# Start of INFORMATION SUPPLIED
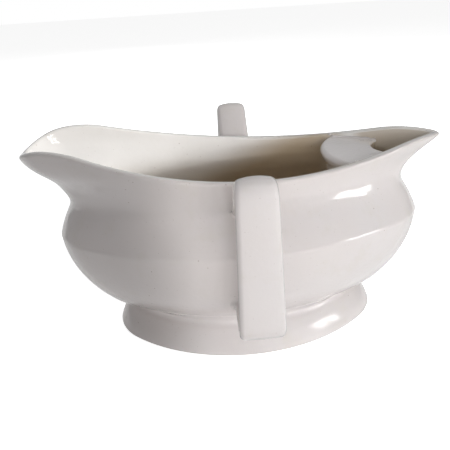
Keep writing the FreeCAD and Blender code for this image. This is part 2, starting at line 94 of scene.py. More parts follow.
# The rim seen from the side: a hump over each lip and a long valley between them.
LEFT_HUMP = (-91.0, BOWL_HIGH[2])
VALLEY = (24.0, 91.8)
RIGHT_HUMP = (97.0, 98.5)
TIP_RADIUS = 30.0
HUMP_RADIUS = 60.0
RIM_EDGE_OUT = 1.9
RIM_EDGE_IN = 1.7
# The heights between which every place of the rim is looked for, and how often that gap is halved.
RIM_LOWEST = 84.0
RIM_HALVINGS = 40
# Rounds in which the lips are fitted to the CAD bowl's length, and the share of the gap closed in each.
TIP_ROUNDS = 4
TIP_SHARE = 0.9

# The columns round the oval: samples on an end arc and on a side arc of half of it.
END_STEPS = 16
SIDE_STEPS = 34
HALF = 2 * (END_STEPS + SIDE_STEPS)


def column_places():
    """For each column of the half oval, the arc it lies on and how far along it, from 0 to 1."""
    places = []
    for arc, steps in enumerate((END_STEPS, SIDE_STEPS, SIDE_STEPS, END_STEPS)):
        places += [(arc, step / steps) for step in range(steps)]
    places.append((3, 1.0))
    return np.array(places)


PLACES = column_places()


def half_oval(left, right, wide, left_round, right_round, shift):
    """Points of half an oval of six tangent arcs, from its +X tip to its -X tip.

    Each argument is a number, or one number for each column."""
    run_right = right + shift - right_round
    run_left = left - shift - left_round
    long_right = (run_right ** 2 + wide ** 2 - right_round ** 2) / (2 * (wide - right_round))
    long_left = (run_left ** 2 + wide ** 2 - left_round ** 2) / (2 * (wide - left_round))
    turn_right = np.arctan2(long_right - wide, run_right)
    turn_left = np.arctan2(long_left - wide, run_left)
    quarter = np.pi / 2
    share = PLACES[:, 1]
    ones = np.ones(len(share))
    middles = [right - right_round, -shift, -shift, left_round - left]
    drops = [0.0, wide - long_right, wide - long_left, 0.0]
    radii = [right_round, long_right, long_left, left_round]
    turns = [
        share * turn_right,
        turn_right + share * (quarter - turn_right),
        quarter + share * (quarter - turn_left),
        np.pi - turn_left * (1 - share),
    ]
    picked = [PLACES[:, 0] == arc for arc in range(4)]
    middle = np.select(picked, [value * ones for value in middles])
    drop = np.select(picked, [value * ones for value in drops])
    radius = np.select(picked, [value * ones for value in radii])
    turn = np.select(picked, [value * ones for value in turns])
    return np.stack([middle + radius * np.cos(turn), drop + radius * np.sin(turn)], axis=1)


def belly_shape(up, inset):
    """The oval of the belly at the heights up, inside it where inset is the wall."""
    def reach(most, depth):
        """How far an ellipse of that reach and depth goes at the heights up."""
        drop = np.minimum((WIDEST_UP - up) / (depth - inset), DEEPEST)
        return (most - inset) * np.sqrt(1 - drop ** 2)

    long = reach(BELLY_LONG, BELLY_DEPTH)
    wide = reach(BELLY_WIDE, BELLY_WIDE_DEPTH)
    end = wide * wide / long * BELLY_END
    return [long, long, wide, end, end, 0.0 * long]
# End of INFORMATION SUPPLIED
=== OBJECTIVE ===
Print back all the lines verbatim.

=== TASK SOLUTION ===
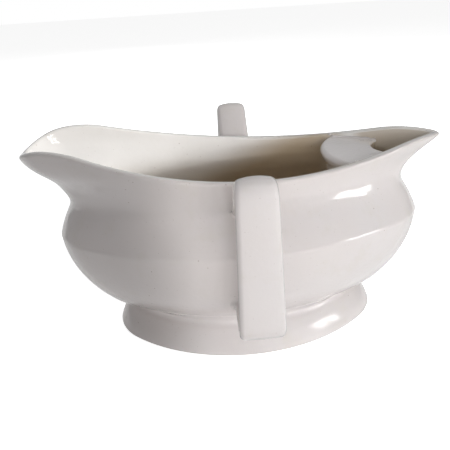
Keep writing the FreeCAD and Blender code for this image. This is part 2, starting at line 94 of scene.py. More parts follow.
# The rim seen from the side: a hump over each lip and a long valley between them.
LEFT_HUMP = (-91.0, BOWL_HIGH[2])
VALLEY = (24.0, 91.8)
RIGHT_HUMP = (97.0, 98.5)
TIP_RADIUS = 30.0
HUMP_RADIUS = 60.0
RIM_EDGE_OUT = 1.9
RIM_EDGE_IN = 1.7
# The heights between which every place of the rim is looked for, and how often that gap is halved.
RIM_LOWEST = 84.0
RIM_HALVINGS = 40
# Rounds in which the lips are fitted to the CAD bowl's length, and the share of the gap closed in each.
TIP_ROUNDS = 4
TIP_SHARE = 0.9

# The columns round the oval: samples on an end arc and on a side arc of half of it.
END_STEPS = 16
SIDE_STEPS = 34
HALF = 2 * (END_STEPS + SIDE_STEPS)


def column_places():
    """For each column of the half oval, the arc it lies on and how far along it, from 0 to 1."""
    places = []
    for arc, steps in enumerate((END_STEPS, SIDE_STEPS, SIDE_STEPS, END_STEPS)):
        places += [(arc, step / steps) for step in range(steps)]
    places.append((3, 1.0))
    return np.array(places)


PLACES = column_places()


def half_oval(left, right, wide, left_round, right_round, shift):
    """Points of half an oval of six tangent arcs, from its +X tip to its -X tip.

    Each argument is a number, or one number for each column."""
    run_right = right + shift - right_round
    run_left = left - shift - left_round
    long_right = (run_right ** 2 + wide ** 2 - right_round ** 2) / (2 * (wide - right_round))
    long_left = (run_left ** 2 + wide ** 2 - left_round ** 2) / (2 * (wide - left_round))
    turn_right = np.arctan2(long_right - wide, run_right)
    turn_left = np.arctan2(long_left - wide, run_left)
    quarter = np.pi / 2
    share = PLACES[:, 1]
    ones = np.ones(len(share))
    middles = [right - right_round, -shift, -shift, left_round - left]
    drops = [0.0, wide - long_right, wide - long_left, 0.0]
    radii = [right_round, long_right, long_left, left_round]
    turns = [
        share * turn_right,
        turn_right + share * (quarter - turn_right),
        quarter + share * (quarter - turn_left),
        np.pi - turn_left * (1 - share),
    ]
    picked = [PLACES[:, 0] == arc for arc in range(4)]
    middle = np.select(picked, [value * ones for value in middles])
    drop = np.select(picked, [value * ones for value in drops])
    radius = np.select(picked, [value * ones for value in radii])
    turn = np.select(picked, [value * ones for value in turns])
    return np.stack([middle + radius * np.cos(turn), drop + radius * np.sin(turn)], axis=1)


def belly_shape(up, inset):
    """The oval of the belly at the heights up, inside it where inset is the wall."""
    def reach(most, depth):
        """How far an ellipse of that reach and depth goes at the heights up."""
        drop = np.minimum((WIDEST_UP - up) / (depth - inset), DEEPEST)
        return (most - inset) * np.sqrt(1 - drop ** 2)

    long = reach(BELLY_LONG, BELLY_DEPTH)
    wide = reach(BELLY_WIDE, BELLY_WIDE_DEPTH)
    end = wide * wide / long * BELLY_END
    return [long, long, wide, end, end, 0.0 * long]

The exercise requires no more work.